TASK REQUIREMENTS | Begin at the line containing "Write part 2 of the build123d" and stop at the line containing "return lift *"; copy those lines exactly, ends included, and nothing else.

DATA IN THIS EXERCISE |
☆ ☆ ☆
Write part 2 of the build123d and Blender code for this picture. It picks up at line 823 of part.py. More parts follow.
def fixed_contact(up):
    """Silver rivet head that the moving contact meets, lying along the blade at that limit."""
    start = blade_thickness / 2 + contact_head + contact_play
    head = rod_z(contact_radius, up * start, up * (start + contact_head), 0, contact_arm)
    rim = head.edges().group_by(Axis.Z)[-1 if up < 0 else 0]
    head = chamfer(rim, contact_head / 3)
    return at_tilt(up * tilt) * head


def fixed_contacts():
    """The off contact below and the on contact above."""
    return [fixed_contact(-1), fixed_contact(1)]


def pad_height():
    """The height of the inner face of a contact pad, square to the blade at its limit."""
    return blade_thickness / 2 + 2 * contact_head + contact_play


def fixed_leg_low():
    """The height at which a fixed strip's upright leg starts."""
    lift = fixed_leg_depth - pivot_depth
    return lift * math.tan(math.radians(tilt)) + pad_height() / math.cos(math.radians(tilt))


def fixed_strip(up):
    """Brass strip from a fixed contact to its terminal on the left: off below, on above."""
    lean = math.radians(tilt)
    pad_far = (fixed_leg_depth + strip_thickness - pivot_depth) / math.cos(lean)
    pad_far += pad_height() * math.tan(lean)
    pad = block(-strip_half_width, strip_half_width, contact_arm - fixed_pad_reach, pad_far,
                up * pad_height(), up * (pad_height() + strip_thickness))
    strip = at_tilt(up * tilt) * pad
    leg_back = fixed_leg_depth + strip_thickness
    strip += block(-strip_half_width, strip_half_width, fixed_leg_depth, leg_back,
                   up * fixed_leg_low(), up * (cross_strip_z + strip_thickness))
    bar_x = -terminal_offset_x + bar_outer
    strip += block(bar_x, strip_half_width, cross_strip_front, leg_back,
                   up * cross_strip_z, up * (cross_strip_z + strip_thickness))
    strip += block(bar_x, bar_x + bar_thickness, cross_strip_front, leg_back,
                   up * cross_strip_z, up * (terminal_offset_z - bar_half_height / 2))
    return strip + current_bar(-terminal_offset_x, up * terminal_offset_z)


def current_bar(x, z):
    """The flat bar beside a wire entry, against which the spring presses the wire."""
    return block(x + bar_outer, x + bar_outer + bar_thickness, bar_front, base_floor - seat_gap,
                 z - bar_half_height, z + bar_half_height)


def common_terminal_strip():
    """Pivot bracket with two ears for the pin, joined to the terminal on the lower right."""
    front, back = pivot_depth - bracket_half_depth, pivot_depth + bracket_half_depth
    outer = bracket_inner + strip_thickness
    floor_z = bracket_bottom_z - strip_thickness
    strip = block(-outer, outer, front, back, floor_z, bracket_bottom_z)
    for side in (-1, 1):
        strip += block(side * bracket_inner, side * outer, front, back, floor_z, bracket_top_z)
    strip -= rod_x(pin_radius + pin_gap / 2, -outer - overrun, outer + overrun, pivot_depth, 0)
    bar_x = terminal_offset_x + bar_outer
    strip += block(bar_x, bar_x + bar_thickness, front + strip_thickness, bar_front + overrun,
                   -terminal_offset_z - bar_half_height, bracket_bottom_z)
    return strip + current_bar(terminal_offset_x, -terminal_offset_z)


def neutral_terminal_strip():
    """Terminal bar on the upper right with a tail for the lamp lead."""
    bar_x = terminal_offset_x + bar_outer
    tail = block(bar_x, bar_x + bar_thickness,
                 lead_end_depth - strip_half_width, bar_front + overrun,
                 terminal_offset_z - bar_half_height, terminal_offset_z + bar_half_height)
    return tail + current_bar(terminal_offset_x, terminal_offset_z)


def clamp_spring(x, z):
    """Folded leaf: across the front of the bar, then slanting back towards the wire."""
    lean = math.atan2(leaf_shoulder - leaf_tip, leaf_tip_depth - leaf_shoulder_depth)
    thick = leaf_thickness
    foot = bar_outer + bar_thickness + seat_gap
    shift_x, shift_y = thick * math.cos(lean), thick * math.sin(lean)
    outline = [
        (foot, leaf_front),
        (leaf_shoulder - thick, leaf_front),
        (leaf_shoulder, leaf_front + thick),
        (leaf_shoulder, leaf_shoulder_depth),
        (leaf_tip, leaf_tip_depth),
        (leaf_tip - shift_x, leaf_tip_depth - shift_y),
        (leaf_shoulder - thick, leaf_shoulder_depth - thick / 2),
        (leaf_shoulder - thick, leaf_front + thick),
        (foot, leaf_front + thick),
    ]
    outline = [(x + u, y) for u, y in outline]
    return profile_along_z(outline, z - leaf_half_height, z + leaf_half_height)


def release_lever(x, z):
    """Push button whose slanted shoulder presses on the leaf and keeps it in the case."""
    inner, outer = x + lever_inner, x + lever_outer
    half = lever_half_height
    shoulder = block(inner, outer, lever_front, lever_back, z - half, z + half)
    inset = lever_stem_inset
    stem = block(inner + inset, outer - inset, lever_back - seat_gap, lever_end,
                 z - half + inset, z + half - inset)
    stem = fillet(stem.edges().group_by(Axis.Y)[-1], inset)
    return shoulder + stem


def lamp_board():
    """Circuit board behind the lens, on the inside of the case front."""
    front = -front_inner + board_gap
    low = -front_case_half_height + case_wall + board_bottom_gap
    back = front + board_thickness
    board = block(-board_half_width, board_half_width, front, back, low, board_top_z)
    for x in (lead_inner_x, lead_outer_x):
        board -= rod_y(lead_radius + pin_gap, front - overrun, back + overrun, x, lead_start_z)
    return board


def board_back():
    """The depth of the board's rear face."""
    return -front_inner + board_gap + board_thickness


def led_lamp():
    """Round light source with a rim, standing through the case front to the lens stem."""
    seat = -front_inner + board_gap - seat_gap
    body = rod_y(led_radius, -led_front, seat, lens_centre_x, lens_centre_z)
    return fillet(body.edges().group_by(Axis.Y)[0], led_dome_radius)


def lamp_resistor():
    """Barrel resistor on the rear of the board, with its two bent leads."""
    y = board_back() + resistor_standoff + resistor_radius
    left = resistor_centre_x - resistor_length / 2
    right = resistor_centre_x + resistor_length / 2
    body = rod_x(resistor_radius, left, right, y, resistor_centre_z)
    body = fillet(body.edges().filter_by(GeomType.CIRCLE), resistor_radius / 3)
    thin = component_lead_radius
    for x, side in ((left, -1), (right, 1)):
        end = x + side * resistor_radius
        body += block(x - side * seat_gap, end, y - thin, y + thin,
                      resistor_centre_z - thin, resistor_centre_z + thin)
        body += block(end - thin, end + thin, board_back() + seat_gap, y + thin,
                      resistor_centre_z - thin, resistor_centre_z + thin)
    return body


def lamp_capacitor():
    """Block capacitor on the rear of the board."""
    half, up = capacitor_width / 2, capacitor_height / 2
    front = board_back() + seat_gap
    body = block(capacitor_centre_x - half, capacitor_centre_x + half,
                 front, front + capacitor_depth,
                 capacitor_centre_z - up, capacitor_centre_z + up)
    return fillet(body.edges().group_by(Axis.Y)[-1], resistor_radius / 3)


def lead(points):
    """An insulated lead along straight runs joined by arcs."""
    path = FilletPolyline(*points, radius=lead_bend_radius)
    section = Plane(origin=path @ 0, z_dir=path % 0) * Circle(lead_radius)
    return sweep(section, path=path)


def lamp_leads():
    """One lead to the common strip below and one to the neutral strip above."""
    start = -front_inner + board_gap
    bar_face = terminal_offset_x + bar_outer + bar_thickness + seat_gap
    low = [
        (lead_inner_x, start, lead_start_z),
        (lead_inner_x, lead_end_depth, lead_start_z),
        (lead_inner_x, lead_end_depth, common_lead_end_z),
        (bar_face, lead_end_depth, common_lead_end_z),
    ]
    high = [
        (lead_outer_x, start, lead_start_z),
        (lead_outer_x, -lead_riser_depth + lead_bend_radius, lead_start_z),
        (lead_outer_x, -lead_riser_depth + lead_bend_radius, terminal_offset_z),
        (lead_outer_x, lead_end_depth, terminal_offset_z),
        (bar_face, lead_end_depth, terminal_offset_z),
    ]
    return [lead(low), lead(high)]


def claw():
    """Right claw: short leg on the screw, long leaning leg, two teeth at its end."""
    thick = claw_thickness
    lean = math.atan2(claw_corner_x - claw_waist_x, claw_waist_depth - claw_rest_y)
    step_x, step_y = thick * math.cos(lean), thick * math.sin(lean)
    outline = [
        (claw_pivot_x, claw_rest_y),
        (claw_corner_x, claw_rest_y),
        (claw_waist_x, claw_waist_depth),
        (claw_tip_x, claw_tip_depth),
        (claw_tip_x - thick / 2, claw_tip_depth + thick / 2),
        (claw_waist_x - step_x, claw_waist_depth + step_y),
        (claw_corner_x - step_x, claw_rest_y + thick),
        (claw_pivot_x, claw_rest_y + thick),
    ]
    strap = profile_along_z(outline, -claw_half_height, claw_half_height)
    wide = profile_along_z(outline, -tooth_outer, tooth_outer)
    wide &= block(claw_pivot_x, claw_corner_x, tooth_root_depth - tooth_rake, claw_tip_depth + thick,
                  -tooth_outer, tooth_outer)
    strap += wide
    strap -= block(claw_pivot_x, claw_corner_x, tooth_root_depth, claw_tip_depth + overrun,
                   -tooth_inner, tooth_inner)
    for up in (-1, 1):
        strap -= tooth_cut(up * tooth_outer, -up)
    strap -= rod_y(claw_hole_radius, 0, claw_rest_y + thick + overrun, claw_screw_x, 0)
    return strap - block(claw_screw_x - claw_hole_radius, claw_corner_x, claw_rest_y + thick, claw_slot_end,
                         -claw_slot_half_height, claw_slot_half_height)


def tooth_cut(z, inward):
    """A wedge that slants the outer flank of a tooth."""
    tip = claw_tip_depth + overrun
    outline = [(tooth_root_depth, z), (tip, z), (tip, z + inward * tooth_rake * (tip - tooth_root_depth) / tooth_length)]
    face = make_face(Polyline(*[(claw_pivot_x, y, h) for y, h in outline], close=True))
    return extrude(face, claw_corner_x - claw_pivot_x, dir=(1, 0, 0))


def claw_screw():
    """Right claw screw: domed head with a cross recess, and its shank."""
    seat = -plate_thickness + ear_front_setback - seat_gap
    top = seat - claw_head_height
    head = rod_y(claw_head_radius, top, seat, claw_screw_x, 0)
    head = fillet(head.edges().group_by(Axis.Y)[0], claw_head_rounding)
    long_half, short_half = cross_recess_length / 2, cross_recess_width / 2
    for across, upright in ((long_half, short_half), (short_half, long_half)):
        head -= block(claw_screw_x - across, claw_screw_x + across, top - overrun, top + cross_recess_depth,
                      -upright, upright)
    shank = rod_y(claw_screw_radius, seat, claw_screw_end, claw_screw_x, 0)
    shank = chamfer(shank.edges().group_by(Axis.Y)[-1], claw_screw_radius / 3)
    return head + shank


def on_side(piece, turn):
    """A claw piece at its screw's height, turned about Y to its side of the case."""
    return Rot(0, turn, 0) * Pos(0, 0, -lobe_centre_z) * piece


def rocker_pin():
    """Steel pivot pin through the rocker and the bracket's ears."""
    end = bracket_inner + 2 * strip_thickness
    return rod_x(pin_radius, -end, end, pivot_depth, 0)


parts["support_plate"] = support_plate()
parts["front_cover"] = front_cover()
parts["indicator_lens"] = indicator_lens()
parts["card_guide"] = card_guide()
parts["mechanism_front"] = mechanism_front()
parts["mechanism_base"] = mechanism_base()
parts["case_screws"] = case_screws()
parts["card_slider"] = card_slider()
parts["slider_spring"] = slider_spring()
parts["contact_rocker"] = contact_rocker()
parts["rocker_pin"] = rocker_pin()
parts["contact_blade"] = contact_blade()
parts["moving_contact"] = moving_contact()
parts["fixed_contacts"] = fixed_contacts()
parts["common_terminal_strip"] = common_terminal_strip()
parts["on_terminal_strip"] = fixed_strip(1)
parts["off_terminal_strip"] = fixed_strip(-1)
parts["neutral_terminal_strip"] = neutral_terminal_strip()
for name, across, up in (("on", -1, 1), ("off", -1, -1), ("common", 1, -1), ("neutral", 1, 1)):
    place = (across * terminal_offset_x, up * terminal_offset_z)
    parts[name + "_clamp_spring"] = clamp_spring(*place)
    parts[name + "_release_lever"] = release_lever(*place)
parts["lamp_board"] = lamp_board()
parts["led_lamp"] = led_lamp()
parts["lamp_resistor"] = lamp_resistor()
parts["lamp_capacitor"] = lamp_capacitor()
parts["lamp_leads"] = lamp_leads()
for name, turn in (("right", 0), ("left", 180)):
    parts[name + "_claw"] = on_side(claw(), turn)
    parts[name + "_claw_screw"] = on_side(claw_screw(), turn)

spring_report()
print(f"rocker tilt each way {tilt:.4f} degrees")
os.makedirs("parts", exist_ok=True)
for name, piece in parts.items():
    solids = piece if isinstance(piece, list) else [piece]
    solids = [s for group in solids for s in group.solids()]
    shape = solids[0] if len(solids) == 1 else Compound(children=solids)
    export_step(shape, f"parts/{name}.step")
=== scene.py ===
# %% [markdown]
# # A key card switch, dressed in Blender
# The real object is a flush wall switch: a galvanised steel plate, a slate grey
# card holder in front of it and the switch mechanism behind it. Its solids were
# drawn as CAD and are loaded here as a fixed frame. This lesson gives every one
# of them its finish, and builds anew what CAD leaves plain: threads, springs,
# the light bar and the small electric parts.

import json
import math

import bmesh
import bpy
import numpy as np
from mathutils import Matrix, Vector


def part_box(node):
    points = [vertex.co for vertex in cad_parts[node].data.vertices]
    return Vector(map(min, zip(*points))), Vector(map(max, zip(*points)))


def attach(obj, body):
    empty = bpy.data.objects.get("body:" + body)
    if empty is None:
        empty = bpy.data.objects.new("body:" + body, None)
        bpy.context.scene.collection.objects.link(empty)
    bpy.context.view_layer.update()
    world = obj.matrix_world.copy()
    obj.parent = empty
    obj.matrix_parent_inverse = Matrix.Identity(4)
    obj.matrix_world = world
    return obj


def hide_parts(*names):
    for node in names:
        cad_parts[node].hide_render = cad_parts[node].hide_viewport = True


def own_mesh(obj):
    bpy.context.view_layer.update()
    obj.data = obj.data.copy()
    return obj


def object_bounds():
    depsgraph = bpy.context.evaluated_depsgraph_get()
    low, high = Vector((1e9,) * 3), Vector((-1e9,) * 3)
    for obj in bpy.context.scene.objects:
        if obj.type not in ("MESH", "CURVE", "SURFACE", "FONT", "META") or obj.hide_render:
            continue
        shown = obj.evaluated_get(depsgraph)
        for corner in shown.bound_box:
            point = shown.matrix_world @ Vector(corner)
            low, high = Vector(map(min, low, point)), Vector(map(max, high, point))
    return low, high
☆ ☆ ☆
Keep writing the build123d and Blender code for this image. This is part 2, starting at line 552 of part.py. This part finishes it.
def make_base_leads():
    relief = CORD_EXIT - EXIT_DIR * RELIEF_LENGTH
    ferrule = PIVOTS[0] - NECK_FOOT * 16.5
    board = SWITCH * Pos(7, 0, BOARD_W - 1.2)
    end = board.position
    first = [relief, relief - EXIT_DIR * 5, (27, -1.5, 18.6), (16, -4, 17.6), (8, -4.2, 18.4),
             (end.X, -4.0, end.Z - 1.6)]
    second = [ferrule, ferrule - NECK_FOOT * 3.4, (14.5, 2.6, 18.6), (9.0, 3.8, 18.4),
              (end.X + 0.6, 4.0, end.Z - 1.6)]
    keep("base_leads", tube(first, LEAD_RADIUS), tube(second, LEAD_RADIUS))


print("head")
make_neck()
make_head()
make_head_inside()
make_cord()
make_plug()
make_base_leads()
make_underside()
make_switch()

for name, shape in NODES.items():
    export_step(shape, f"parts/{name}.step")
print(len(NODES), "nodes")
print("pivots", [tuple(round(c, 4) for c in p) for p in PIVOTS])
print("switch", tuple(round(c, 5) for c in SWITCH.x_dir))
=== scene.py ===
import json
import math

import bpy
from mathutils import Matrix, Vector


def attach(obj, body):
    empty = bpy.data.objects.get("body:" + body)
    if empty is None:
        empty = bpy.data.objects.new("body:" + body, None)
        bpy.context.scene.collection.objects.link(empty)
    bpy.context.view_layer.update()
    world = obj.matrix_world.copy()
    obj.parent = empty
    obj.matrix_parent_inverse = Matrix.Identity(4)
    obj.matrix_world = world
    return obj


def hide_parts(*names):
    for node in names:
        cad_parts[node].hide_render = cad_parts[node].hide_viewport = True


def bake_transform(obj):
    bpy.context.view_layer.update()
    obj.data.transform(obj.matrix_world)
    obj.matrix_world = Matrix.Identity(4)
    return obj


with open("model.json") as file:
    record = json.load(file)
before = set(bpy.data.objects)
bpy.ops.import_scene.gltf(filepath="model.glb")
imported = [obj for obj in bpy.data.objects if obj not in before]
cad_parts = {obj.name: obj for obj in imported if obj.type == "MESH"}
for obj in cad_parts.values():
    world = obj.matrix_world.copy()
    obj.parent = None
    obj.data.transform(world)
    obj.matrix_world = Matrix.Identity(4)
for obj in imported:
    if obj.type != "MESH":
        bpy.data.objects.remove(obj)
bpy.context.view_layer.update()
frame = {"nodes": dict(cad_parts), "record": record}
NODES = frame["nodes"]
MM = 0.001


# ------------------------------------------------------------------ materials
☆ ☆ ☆
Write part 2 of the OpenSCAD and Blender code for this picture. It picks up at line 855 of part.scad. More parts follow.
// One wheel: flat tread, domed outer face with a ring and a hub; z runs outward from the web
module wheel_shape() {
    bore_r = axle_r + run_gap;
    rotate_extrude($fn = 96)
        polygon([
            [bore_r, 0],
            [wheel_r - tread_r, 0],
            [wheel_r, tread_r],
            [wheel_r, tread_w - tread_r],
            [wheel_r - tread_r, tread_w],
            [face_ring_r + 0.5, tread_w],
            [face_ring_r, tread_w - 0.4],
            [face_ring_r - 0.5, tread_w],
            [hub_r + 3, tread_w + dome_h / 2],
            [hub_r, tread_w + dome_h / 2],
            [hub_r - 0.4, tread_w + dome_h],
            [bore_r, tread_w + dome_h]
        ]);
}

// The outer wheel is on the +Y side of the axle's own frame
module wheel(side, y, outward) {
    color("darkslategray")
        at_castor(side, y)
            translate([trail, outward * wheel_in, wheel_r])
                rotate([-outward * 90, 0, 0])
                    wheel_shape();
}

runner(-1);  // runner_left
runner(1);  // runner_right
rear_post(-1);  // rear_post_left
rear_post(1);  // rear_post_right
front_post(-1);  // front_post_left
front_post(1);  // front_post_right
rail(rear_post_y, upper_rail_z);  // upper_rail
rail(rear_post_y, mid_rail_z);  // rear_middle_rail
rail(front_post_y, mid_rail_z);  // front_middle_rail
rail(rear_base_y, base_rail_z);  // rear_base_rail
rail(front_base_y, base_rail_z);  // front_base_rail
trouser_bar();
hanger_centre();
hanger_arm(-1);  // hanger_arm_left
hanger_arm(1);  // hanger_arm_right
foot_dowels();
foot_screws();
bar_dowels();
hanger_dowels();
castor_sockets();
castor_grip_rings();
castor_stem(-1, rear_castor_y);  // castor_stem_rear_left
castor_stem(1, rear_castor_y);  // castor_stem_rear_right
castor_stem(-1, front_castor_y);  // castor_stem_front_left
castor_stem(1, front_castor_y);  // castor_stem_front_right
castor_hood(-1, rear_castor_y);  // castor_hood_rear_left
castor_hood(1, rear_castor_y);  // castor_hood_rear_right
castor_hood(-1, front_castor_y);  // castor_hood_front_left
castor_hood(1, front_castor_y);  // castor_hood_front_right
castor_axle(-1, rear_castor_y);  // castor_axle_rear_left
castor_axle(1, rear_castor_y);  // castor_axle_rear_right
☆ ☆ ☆
SOLUTION TO THE PROBLEM |
Write part 2 of the build123d and Blender code for this picture. It picks up at line 823 of part.py. More parts follow.
def fixed_contact(up):
    """Silver rivet head that the moving contact meets, lying along the blade at that limit."""
    start = blade_thickness / 2 + contact_head + contact_play
    head = rod_z(contact_radius, up * start, up * (start + contact_head), 0, contact_arm)
    rim = head.edges().group_by(Axis.Z)[-1 if up < 0 else 0]
    head = chamfer(rim, contact_head / 3)
    return at_tilt(up * tilt) * head


def fixed_contacts():
    """The off contact below and the on contact above."""
    return [fixed_contact(-1), fixed_contact(1)]


def pad_height():
    """The height of the inner face of a contact pad, square to the blade at its limit."""
    return blade_thickness / 2 + 2 * contact_head + contact_play


def fixed_leg_low():
    """The height at which a fixed strip's upright leg starts."""
    lift = fixed_leg_depth - pivot_depth
    return lift * math.tan(math.radians(tilt)) + pad_height() / math.cos(math.radians(tilt))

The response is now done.